Let the surviving game begin in the deep and the cold ocean floor, surrounded by dangers!

Obviously it is this year's 'The Shallows'. So anther shark attack film, but this time it goes down to the Mexico. Two sisters vacationing somewhere on the coast of the Mexico, decides to go cage diving to see sharks with the locals they have met in the pub. It was intentional tale, so it all goes straight to the point without wasting much time. When their turn comes to go below in the sea, something goes wrong and they end up 47 meters down on the ocean floor with the limited oxygen supply. It's a long way up and dangerous to get to the surface without proper gears. Their struggles to get out of from there safely and other adventurous events covered in the remaining film.

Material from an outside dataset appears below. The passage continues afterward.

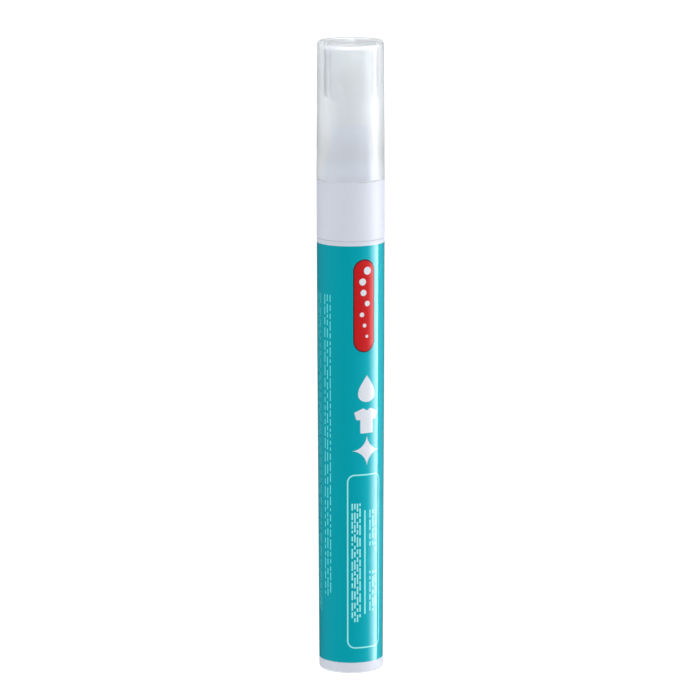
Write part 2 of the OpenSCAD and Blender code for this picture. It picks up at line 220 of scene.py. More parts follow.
def material(name, **sockets):
    """Material with one Principled shader, whose plain values are given with _ for a space. Its node tree,
    the shader and the object coordinates come with it."""
    made = bpy.data.materials.new(name)
    made.use_nodes = True
    tree = made.node_tree
    tree.nodes.clear()
    values = {label.replace("_", " "): value for label, value in sockets.items()}
    shader = node(tree, "BsdfPrincipled", values)
    out = node(tree, "OutputMaterial")
    tree.links.new(shader.outputs[0], out.inputs["Surface"])
    return made, tree, shader, node(tree, "TexCoord").outputs["Object"]


def use(tree, group, **inputs):
    """One effect placed in a material, with its values given with _ for a space."""
    made = tree.nodes.new("ShaderNodeGroup")
    made.node_tree = group
    for label, value in inputs.items():
        socket = made.inputs[label.replace("_", " ")]
        if isinstance(value, bpy.types.NodeSocket):
            tree.links.new(value, socket)
        else:
            socket.default_value = value
    return made.outputs


def blend_colour(tree, share, first, second):
    """Colour that goes from the first to the second with the share."""
    return node(tree, "Mix", {0: share, 6: first, 7: second}, data_type="RGBA").outputs[2]


def raise_by(tree, shader, height, depth):
    """Bump of that depth from a height of 0 to 1, on the shader's normal."""
    bump = node(tree, "Bump", {"Height": height, "Distance": depth, "Strength": 1.0})
    tree.links.new(bump.outputs[0], shader.inputs["Normal"])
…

From the not so famous filmmaker and the actors. But it's good to see Mandy Moore after a some time. I don't know how much realistic it is, though a decent thriller. Yeah, there are better films on this similar theme, but still this is enjoyable, especially if you are not a regular film goer. There are some fine edgy moments, but it did not maintain that till the last. The end twist was not bad. I truly did not expect that. That does not mean it was awesome. It was okay, works decently for such random films. Well made with production quality. Short runtime as well. So I think it is slightly better than what it has been rated. That means not bad for watching it once.

6/10

Tejas Nair

6 /10

47 Meters Down works on the old idea of great white sharks scaring a bunch of people (two sisters, in this case) but there's a bit of novelty (it takes place on an ocean bed) that makes the watch an enjoyable ride. While the dialogues - which seemed like they were just being spoken to help the audience understand the situation of the girls better - seemed inauthentic, everything else is pretty good here. A cool late-night watch with the family. TN.